--- start SUPPLIED INFORMATION ---
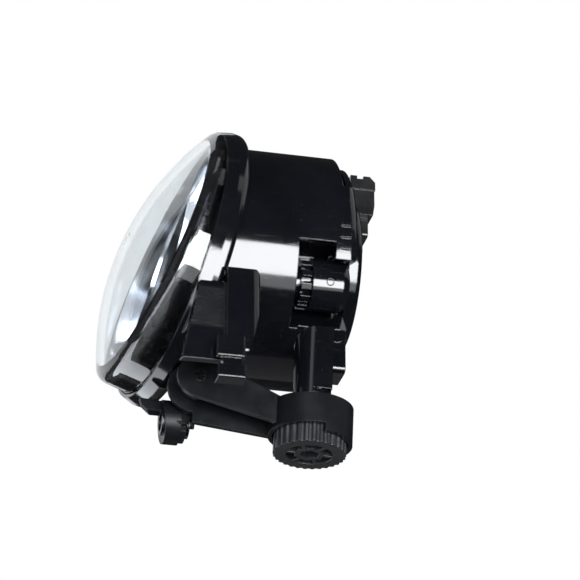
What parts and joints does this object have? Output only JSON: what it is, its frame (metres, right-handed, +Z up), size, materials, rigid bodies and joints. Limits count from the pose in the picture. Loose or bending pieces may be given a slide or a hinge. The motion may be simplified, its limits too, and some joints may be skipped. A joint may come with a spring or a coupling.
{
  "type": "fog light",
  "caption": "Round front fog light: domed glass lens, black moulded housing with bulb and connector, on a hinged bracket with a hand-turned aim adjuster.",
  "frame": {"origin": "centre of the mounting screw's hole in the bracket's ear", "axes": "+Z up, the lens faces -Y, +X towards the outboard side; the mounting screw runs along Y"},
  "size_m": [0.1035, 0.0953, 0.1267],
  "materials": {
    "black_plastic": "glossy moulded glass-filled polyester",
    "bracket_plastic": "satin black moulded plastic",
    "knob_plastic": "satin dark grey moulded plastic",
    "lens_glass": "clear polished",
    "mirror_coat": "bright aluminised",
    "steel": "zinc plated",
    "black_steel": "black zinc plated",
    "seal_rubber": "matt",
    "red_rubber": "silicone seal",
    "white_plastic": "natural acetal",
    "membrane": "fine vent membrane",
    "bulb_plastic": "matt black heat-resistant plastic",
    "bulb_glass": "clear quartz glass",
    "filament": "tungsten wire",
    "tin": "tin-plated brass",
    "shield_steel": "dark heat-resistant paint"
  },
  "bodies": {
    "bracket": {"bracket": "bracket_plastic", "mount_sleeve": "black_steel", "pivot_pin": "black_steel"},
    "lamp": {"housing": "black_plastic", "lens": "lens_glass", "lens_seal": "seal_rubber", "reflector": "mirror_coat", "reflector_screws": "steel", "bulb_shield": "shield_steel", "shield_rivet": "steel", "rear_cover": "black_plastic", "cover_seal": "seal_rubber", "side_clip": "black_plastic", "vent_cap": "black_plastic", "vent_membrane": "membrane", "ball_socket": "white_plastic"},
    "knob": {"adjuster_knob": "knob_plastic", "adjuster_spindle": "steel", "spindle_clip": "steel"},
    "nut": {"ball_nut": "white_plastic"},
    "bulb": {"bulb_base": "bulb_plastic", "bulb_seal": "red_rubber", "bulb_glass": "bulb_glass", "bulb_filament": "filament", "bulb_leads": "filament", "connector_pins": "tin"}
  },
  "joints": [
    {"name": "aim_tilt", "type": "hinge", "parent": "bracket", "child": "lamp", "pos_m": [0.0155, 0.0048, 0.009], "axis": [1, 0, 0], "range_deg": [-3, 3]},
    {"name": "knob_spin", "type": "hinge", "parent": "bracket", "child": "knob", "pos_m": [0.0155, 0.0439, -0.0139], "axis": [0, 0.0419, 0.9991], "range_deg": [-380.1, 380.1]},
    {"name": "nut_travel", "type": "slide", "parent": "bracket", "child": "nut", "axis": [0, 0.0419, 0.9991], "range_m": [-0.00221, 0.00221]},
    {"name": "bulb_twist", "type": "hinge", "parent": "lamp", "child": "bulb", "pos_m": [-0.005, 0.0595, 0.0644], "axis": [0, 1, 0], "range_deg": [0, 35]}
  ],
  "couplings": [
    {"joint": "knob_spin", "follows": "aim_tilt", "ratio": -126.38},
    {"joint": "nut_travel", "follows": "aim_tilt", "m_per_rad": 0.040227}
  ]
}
--- end SUPPLIED INFORMATION ---
Search the listing for the string "bodies". Copy each line where it turns up.

[THE REPLY]
What parts and joints does this object have? Output only JSON: what it is, its frame (metres, right-handed, +Z up), size, materials, rigid bodies and joints. Limits count from the pose in the picture. Loose or bending pieces may be given a slide or a hinge. The motion may be simplified, its limits too, and some joints may be skipped. A joint may come with a spring or a coupling.
  "bodies": {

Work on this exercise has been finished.